Now it is manifest to my mind, that Paul does not in this passage, teach expressly or impliedly that he was living in sin, but the direct opposite--that he meant to say as he had said in many other places, that he was unblamable in respect to sin, but that he was aspiring after higher attainments, and meant to be aspiring after higher attainments, and meant to be satisfied with nothing short of eternal glory.
In relation to the character of Paul, let me say:
(a) If Paul was not sinless, he was an extravagant boaster, and such language used by any minister in these days would be considered as the language of an extravagant boaster.
(b) This setting himself up as an example, so frequently and fully, without any caution or qualification, was highly dangerous to the interests of the Church, if he were not in a state of entire sanctification.
(c) It was as wicked as it was dangerous.

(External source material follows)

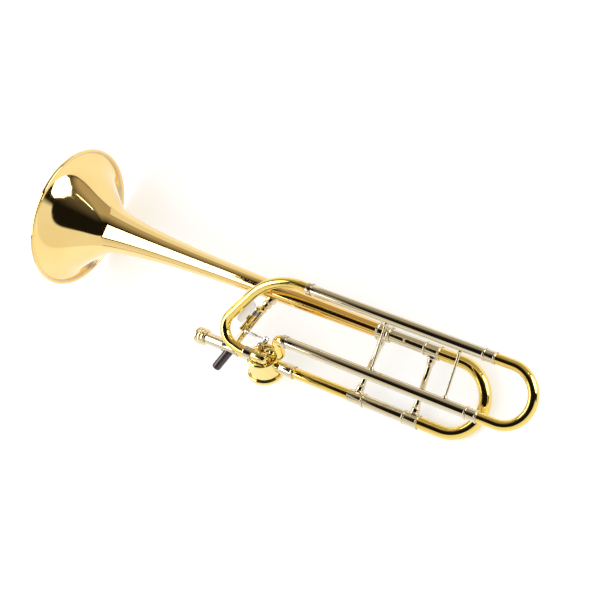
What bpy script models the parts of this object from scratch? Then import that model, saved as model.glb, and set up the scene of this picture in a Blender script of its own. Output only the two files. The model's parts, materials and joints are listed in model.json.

(d) His language in appealing to God, that in his life and heart he was blameless, was blasphemous, unless he was really what he professed to be; and if he was what he professed to be, he was in a state of entire sanctification.
(e) There is no reason for doubting his having attained this state.
(f) It is doing dishonor to God, to maintain, under these circumstances, that Paul had not attained the blessing of entire sanctification.
(g) He no where confesses sin after he became an Apostle, but invariably justifies himself, appealing to man and to God, for his entire integrity and blamelessness of heart and life.
(h) To accuse him of sin in these circumstances, without evidence, is not only highly injurious to him, but disgraceful to the cause of religion.
(i) To charge him with sin, when he claims to have been blameless, is either to accuse him of falsehood or delusion.
(k) To maintain the sinfulness of this Apostle, is to deny the grace of the gospel, and charge God foolishly. And I cannot but inquire, why is this great effort in the Church to maintain, that Paul lived in sin, and was never wholly sanctified till death?